Most coverage of Tuesday’s midterm primaries has concentrated on California, the nation’s most populous state, but I’ll focus here on New Jersey, which may be a bellwether. If there’s anything that analysts from across the political spectrum agree on, it’s that the November general elections will be decided in the suburbs and exurbs, where Democrats are targeting Republicans and independents put off by Trump. New Jersey is perhaps the most suburban of all the states, and, although it has been trending toward the Democrats in recent years, it still has five Republican congressional districts.
The Democrats have their sights set on four of them: the second, which covers the southernmost portion of the state, from Atlantic City to the Delaware Bay; the third, which runs across the south-center of the state, from Toms River to close to Philadelphia; the seventh, which extends from just west of Newark along Route 78 to the Pennsylvania line; and the eleventh, which includes much of affluent Morris County, and which has for the past twenty-four years been represented by Rodney Frelinghuysen, the chairman of the House Appropriations Committee, who is retiring.

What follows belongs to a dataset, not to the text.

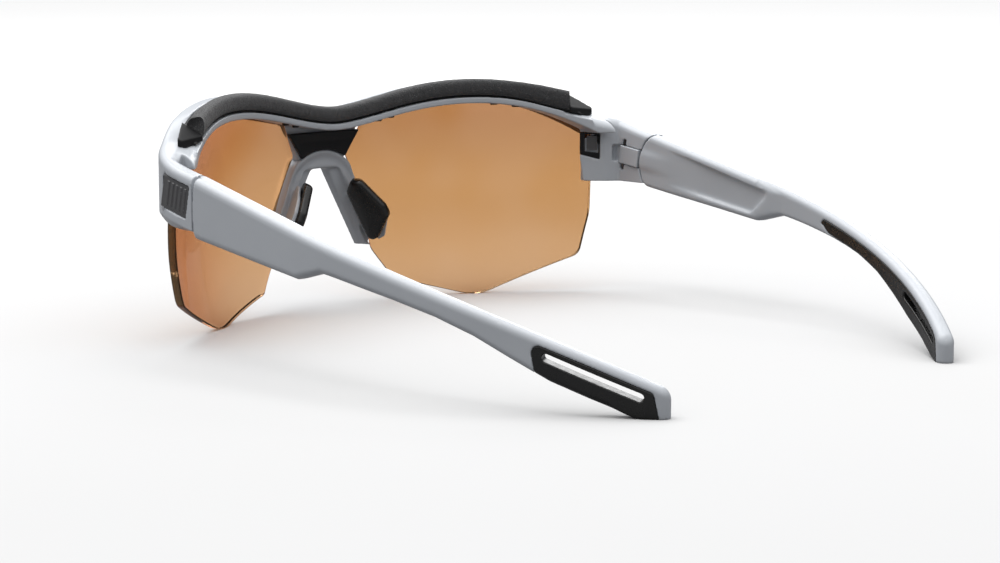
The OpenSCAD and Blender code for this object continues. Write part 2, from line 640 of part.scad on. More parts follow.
module end_cap() {
    foam_a = asin((foam_end_x - 0.6) / carrier_in_r);
    tip_a = asin(cap_end_x / step_r);
    difference() {
        intersection() {
            plan_ring(foam_in_r, step_r - seat_gap, 0, foam_peak_z);
            linear_extrude(foam_peak_z) polygon([on_wrap(foam_in_r + 0.3, foam_a), on_wrap(step_r + over, foam_a),
                on_wrap(step_r + over, tip_a), on_wrap(step_r - cap_tip_t, tip_a),
                on_wrap(foam_in_r + 0.3, foam_a + 0.4)]);
            front_prism(cap_band, -front_depth, 0);
        }
        translate([on_wrap(step_r, foam_a).x, on_wrap(step_r, foam_a).y, cap_top])
            rotate([0, 0, foam_a]) rotate([cap_lean[0], cap_lean[1], 0]) translate([-20, -20, 0]) cube([40, 40, 20]);
    }
}
module hooks(grow, low) {
    for (a = hook_turns) let (x = rim_in_r * sin(a))
        translate([0, wrap_y, rim_z(x) - low]) rotate([0, 0, a])
            translate([-hook_w / 2 - grow, -rim_in_r - hook_in - hook_t - grow, 0])
                cube([hook_w + 2 * grow, hook_t + 2 * grow, ledge_h + low + hook_root]);
}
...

On Tuesday, the Democrats got a strong turnout in all of these districts, except in the third, where both parties’ primaries were uncontested. In fact, more Democrats voted in these G.O.P. districts than Republicans. (Democrats 112,751; Republicans 100,028.) For a number of reasons, it doesn’t make sense to extrapolate these figures directly to the general election. But at the very least, they point to an enthusiasm gap between the two parties that augurs poorly for Republicans.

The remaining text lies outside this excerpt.